Work to be completed
Exactly repeat the full listing that follows.

===== Dataset excerpt =====

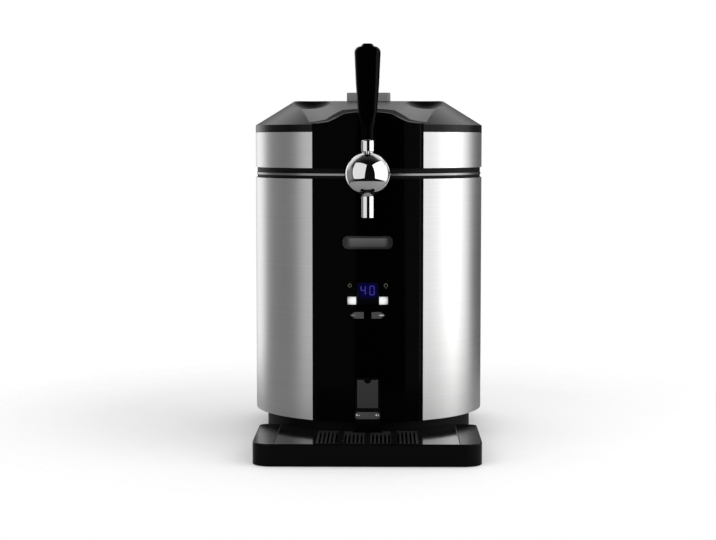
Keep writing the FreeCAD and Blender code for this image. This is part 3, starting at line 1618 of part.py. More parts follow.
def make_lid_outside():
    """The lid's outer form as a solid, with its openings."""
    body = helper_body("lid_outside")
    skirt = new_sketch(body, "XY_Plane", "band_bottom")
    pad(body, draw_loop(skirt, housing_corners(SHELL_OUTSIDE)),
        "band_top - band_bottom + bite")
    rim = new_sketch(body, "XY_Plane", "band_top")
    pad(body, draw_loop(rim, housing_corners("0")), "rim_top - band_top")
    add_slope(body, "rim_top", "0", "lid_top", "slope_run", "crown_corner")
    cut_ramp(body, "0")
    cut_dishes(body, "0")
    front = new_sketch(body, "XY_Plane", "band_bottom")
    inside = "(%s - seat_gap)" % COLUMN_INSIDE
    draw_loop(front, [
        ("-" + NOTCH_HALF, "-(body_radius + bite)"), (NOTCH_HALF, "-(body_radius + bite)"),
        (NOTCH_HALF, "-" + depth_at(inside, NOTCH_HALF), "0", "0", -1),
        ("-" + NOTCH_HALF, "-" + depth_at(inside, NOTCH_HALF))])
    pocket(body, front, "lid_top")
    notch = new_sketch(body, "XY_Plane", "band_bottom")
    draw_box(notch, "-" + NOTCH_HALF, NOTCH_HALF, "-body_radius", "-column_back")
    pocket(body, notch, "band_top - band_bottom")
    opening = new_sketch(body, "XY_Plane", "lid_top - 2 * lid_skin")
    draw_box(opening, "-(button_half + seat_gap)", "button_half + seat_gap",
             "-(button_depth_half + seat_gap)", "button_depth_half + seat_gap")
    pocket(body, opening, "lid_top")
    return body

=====

Exercise result
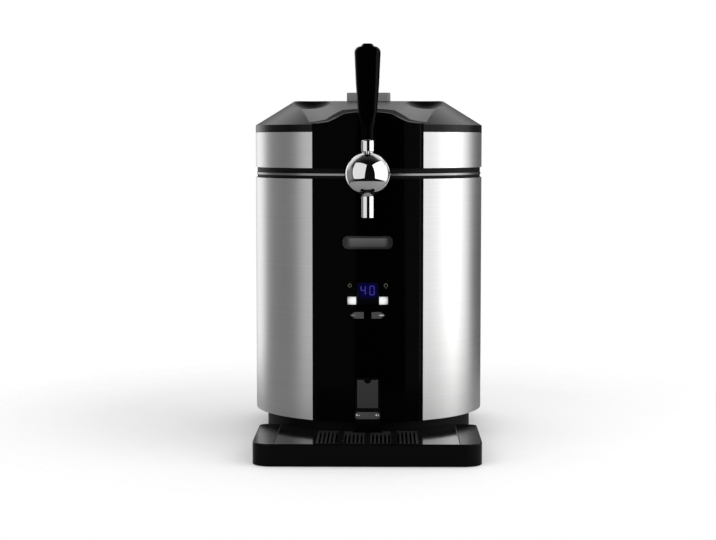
Keep writing the FreeCAD and Blender code for this image. This is part 3, starting at line 1618 of part.py. More parts follow.
def make_lid_outside():
    """The lid's outer form as a solid, with its openings."""
    body = helper_body("lid_outside")
    skirt = new_sketch(body, "XY_Plane", "band_bottom")
    pad(body, draw_loop(skirt, housing_corners(SHELL_OUTSIDE)),
        "band_top - band_bottom + bite")
    rim = new_sketch(body, "XY_Plane", "band_top")
    pad(body, draw_loop(rim, housing_corners("0")), "rim_top - band_top")
    add_slope(body, "rim_top", "0", "lid_top", "slope_run", "crown_corner")
    cut_ramp(body, "0")
    cut_dishes(body, "0")
    front = new_sketch(body, "XY_Plane", "band_bottom")
    inside = "(%s - seat_gap)" % COLUMN_INSIDE
    draw_loop(front, [
        ("-" + NOTCH_HALF, "-(body_radius + bite)"), (NOTCH_HALF, "-(body_radius + bite)"),
        (NOTCH_HALF, "-" + depth_at(inside, NOTCH_HALF), "0", "0", -1),
        ("-" + NOTCH_HALF, "-" + depth_at(inside, NOTCH_HALF))])
    pocket(body, front, "lid_top")
    notch = new_sketch(body, "XY_Plane", "band_bottom")
    draw_box(notch, "-" + NOTCH_HALF, NOTCH_HALF, "-body_radius", "-column_back")
    pocket(body, notch, "band_top - band_bottom")
    opening = new_sketch(body, "XY_Plane", "lid_top - 2 * lid_skin")
    draw_box(opening, "-(button_half + seat_gap)", "button_half + seat_gap",
             "-(button_depth_half + seat_gap)", "button_depth_half + seat_gap")
    pocket(body, opening, "lid_top")
    return body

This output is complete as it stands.